▶ STATED TASK
Repeat the data verbatim.

▶ PROVIDED MATERIAL
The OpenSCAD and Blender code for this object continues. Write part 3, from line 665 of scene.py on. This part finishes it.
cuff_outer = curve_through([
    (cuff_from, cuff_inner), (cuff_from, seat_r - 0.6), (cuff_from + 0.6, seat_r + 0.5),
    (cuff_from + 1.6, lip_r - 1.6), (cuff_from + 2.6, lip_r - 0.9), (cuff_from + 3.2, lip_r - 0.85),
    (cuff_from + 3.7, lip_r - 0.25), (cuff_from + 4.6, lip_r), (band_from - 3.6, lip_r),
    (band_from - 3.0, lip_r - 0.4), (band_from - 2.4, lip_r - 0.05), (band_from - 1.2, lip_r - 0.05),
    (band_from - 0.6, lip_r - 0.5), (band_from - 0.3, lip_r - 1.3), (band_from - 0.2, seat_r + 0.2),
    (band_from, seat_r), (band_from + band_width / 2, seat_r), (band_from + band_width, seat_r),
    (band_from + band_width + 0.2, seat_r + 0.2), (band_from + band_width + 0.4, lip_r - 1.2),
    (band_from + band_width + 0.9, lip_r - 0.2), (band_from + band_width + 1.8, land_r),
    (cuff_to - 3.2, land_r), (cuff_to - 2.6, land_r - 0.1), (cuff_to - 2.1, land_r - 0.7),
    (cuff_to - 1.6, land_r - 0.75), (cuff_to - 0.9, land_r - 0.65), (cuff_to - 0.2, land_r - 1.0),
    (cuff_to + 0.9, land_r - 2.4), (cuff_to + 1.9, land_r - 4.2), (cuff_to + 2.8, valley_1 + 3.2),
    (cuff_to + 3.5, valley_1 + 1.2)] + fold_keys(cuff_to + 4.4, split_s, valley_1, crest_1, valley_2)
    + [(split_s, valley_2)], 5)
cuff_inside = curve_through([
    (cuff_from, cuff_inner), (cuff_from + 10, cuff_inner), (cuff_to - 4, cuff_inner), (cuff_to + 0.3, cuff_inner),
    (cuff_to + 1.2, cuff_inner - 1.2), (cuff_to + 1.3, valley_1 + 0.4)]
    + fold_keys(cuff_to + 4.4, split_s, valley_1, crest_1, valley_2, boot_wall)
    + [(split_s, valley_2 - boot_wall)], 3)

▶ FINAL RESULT
The OpenSCAD and Blender code for this object continues. Write part 3, from line 665 of scene.py on. This part finishes it.
cuff_outer = curve_through([
    (cuff_from, cuff_inner), (cuff_from, seat_r - 0.6), (cuff_from + 0.6, seat_r + 0.5),
    (cuff_from + 1.6, lip_r - 1.6), (cuff_from + 2.6, lip_r - 0.9), (cuff_from + 3.2, lip_r - 0.85),
    (cuff_from + 3.7, lip_r - 0.25), (cuff_from + 4.6, lip_r), (band_from - 3.6, lip_r),
    (band_from - 3.0, lip_r - 0.4), (band_from - 2.4, lip_r - 0.05), (band_from - 1.2, lip_r - 0.05),
    (band_from - 0.6, lip_r - 0.5), (band_from - 0.3, lip_r - 1.3), (band_from - 0.2, seat_r + 0.2),
    (band_from, seat_r), (band_from + band_width / 2, seat_r), (band_from + band_width, seat_r),
    (band_from + band_width + 0.2, seat_r + 0.2), (band_from + band_width + 0.4, lip_r - 1.2),
    (band_from + band_width + 0.9, lip_r - 0.2), (band_from + band_width + 1.8, land_r),
    (cuff_to - 3.2, land_r), (cuff_to - 2.6, land_r - 0.1), (cuff_to - 2.1, land_r - 0.7),
    (cuff_to - 1.6, land_r - 0.75), (cuff_to - 0.9, land_r - 0.65), (cuff_to - 0.2, land_r - 1.0),
    (cuff_to + 0.9, land_r - 2.4), (cuff_to + 1.9, land_r - 4.2), (cuff_to + 2.8, valley_1 + 3.2),
    (cuff_to + 3.5, valley_1 + 1.2)] + fold_keys(cuff_to + 4.4, split_s, valley_1, crest_1, valley_2)
    + [(split_s, valley_2)], 5)
cuff_inside = curve_through([
    (cuff_from, cuff_inner), (cuff_from + 10, cuff_inner), (cuff_to - 4, cuff_inner), (cuff_to + 0.3, cuff_inner),
    (cuff_to + 1.2, cuff_inner - 1.2), (cuff_to + 1.3, valley_1 + 0.4)]
    + fold_keys(cuff_to + 4.4, split_s, valley_1, crest_1, valley_2, boot_wall)
    + [(split_s, valley_2 - boot_wall)], 3)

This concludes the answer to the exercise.